Having already addressed the first point, let's focus on the second point. Weigel is absolutely correct: FL-13 was more amenable turf, at least as it relates to Democratic presidential performance in the last two races, than any of the half dozen Senate races he describes.
Well, yeah, sure. But that's been established for quite some time. Even when Democrats looked pretty good after the GOP messed the bed in the shutdown fracas and polls showed outsized Democratic leads, there was still the persistent concern that the Senate map just looked bad for the blue team, because so many seats happened to be on Romney '12 turf. Retirements in South Dakota and West Virginia only served to add to the misery (just as House retirements early in 2014 changed the entire complexion of the battle for that chamber).
Nothing that happened to Alex Sink on Tuesday night changed that, nor did it really seem to intensify that. Again, if Sink had gotten blown out on neutral turf on Tuesday night, that'd be a major cause for alarm. But a defeat by 2 points, in a district whose generic lean, national results being equal, is about R+2 on the margin?
Once again, none of this is good news for the Democrats. None of it. But my point is simply this: all of this not-so-damned-good news was known well before March 11th. We knew the 2014 Senate map was a little fugly for the Democrats, just like Republicans probably know that 2016 is going to be their turn in the penalty box, in terms of Senate geography. We knew Democrats would need a real tailwind to make marked gains in the House, and the clock is ticking down rapidly on that. This is all nothing new under the sun. Which is why the wave of 2014 ZOMG GOP WAVE (!!1!!) stories floating around this week seem to be a tad disproportionate.
What's more, special elections are ... as the cautionary notes of last Monday noted ... peculiar beasts. The DCCC got roundly lampooned for their post-election press release (mostly for the headline: "In Heavily Republican District, Democrats Proved They Can Compete"). But deeper in the piece was an interesting walk down memory lane:
· In the 2006 cycle, Democrats lost every competitive special election, and went on to pick up 31 seats and gain the majority.
· In the 2010 cycle, when House Democrats would lose 63 seats and control of the chamber in the fall, they won every single competitive special election leading up to November.

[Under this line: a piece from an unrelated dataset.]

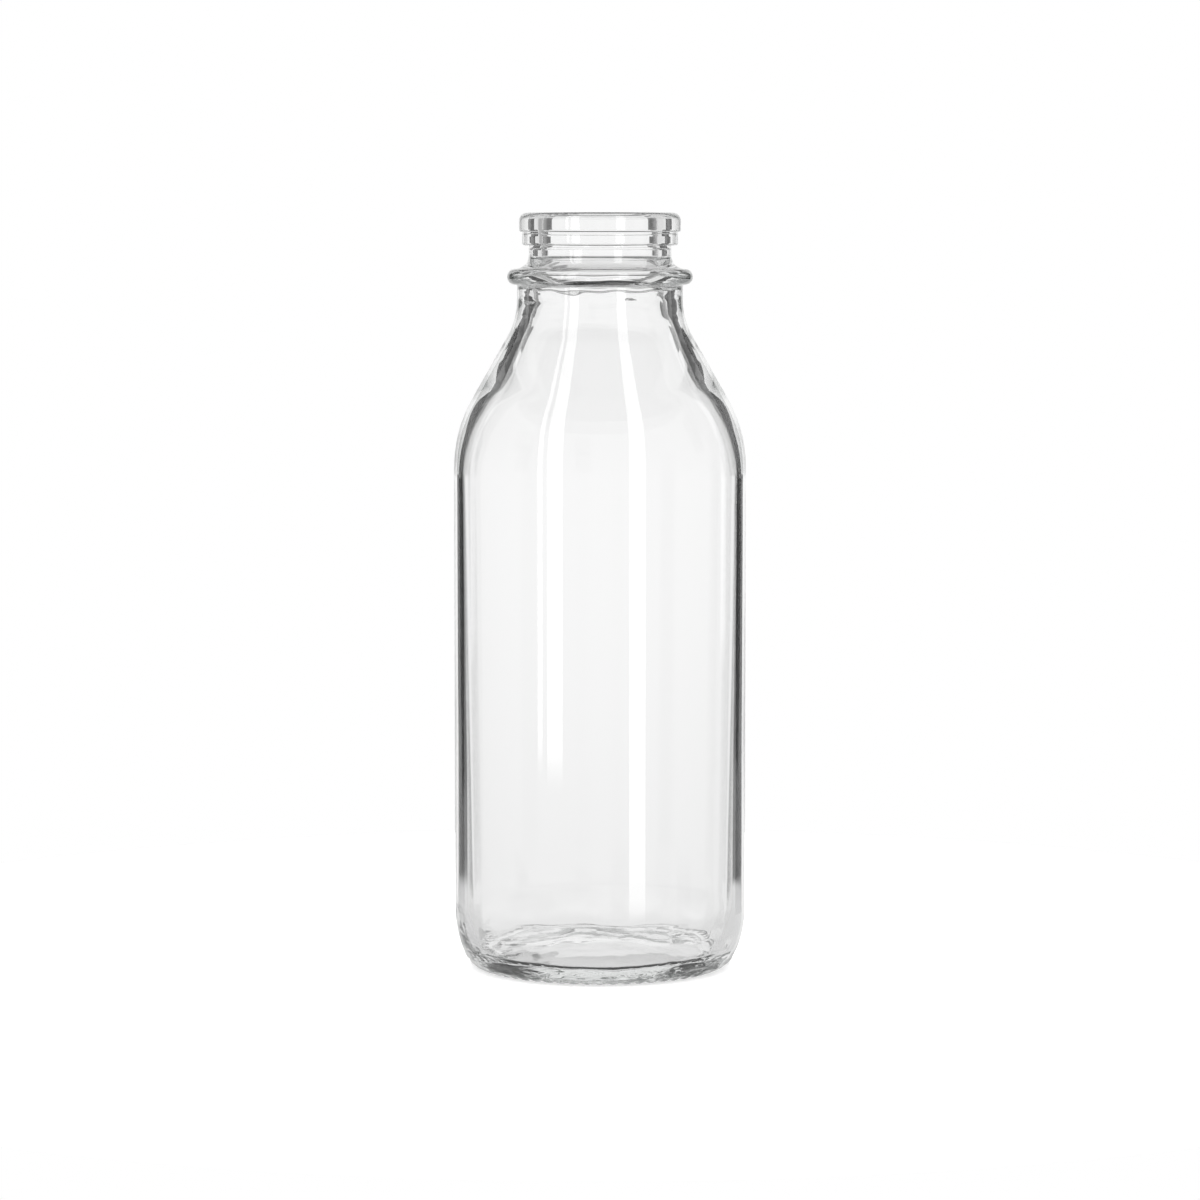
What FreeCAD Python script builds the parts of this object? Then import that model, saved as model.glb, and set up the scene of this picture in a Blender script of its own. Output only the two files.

· As NRCC Chairman Greg Walden said the morning of the race: “Whether we win it or lose it, the special elections aren’t too predictive for either side going forward.” [Los Angeles Times, 3/11/14]
(Election junkies will rate that as "mostly true," as a look at the
special elections of recent vintage reminds us that Charles Djou did steal a Democratic seat in 2010, albeit under very peculiar circumstances.)
A favorite example of this phenomenon was one not cited by the D-Trip: 2004. Democrats were convinced that the wins for Ben Chandler (KY-06) and Stephanie Herseth (SD-AL), in turf far more hostile than FL-13, were signs of a growing wave of Bush fatigue. It was a pair of special elections that far too many folks predicted would usher in a number of bountiful outcomes: a John Kerry victory in November, and legitimate shots at reclaiming the House and Senate. None of those things, of course, materialized.
At this point, the 2014 picture, in the midst of breathless predictions of Democrats being buried under a wave of Obamacare hate and Koch cash, seems rather simple. Democrats look like they are a betting favorite to (a) lose Senate seats, (b) do no better than hold serve in the House, and (c) pick off some governorships. The main goal, then, is preservation. If they can avoid slipping into the Senate minority, it seems likely that they can recoup their losses in 2016, when the map looks as good for them then as it looks bad for them in 2014. That's what it seems to come down to.
And, essentially, that's what I would have told you last Sunday, as well.